At age 17, Michelangelo almost died after being punched in the nose by a jealous rival potentially in response to a well-timed boast. As an artist, the great Florentine believed every piece of marble had a sculpture in it that needed to be set free which he was unrivaled at accomplishing. Once stating "I saw the angel in the marble and carved until I set him free". Unlike private equity which attempts to take a company and reshape it into a profitable improved enterprise, a derivative on an asset doesn't attempt to improve or affect the asset but instead uses the asset as merely a cog with which the derivative is based. In the piece, the word "derivative" is spelled out over a marble counter (over the counter derivative). The bespoke nature of these products is pointed to as the owner of the piece can adjust/stack the blocks in a number of ways as long as they continue to spell "derivative". Finally, Paul Volker criticized some of these products stating “The only thing useful banks have invented in 20 years is the ATM”.

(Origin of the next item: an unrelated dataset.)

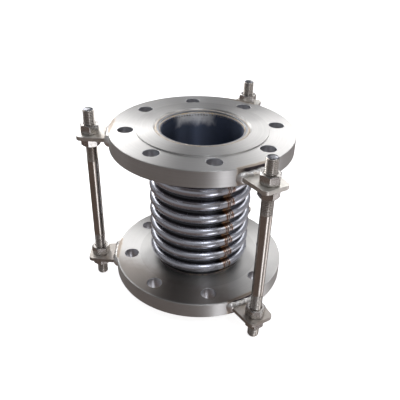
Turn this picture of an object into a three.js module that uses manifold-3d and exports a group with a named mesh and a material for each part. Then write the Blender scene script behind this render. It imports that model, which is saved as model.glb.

This piece primarily centers around Gatsby, but more broadly, it wrestles with the unattainable pursuit of happiness through the constant accumulation of wealth, power, and success. In Gatsby's narrative, the green light perpetually lingered in the distance, symbolizing his unreachable dreams. In my artwork, the green light represents affluence. Within my painting, this green light sits at the end of a pathologic object (topological space) that has the property that if you start at a point on the curve point and travel along the curve to the left, you will never reach the origin. No matter how close the green light may appear—it remains infinitely far away. This is meant to respresent the never ending and futile quest for more and more and more power.
The word camel serves a dual purpose. Firstly, it references the camelback shape, but more profoundly, it embodies a creature well-suited to thrive in the barren desert—a hostile environment akin to the challenges we face. Rather than an oasis the lure of power and money is an elusive mirage.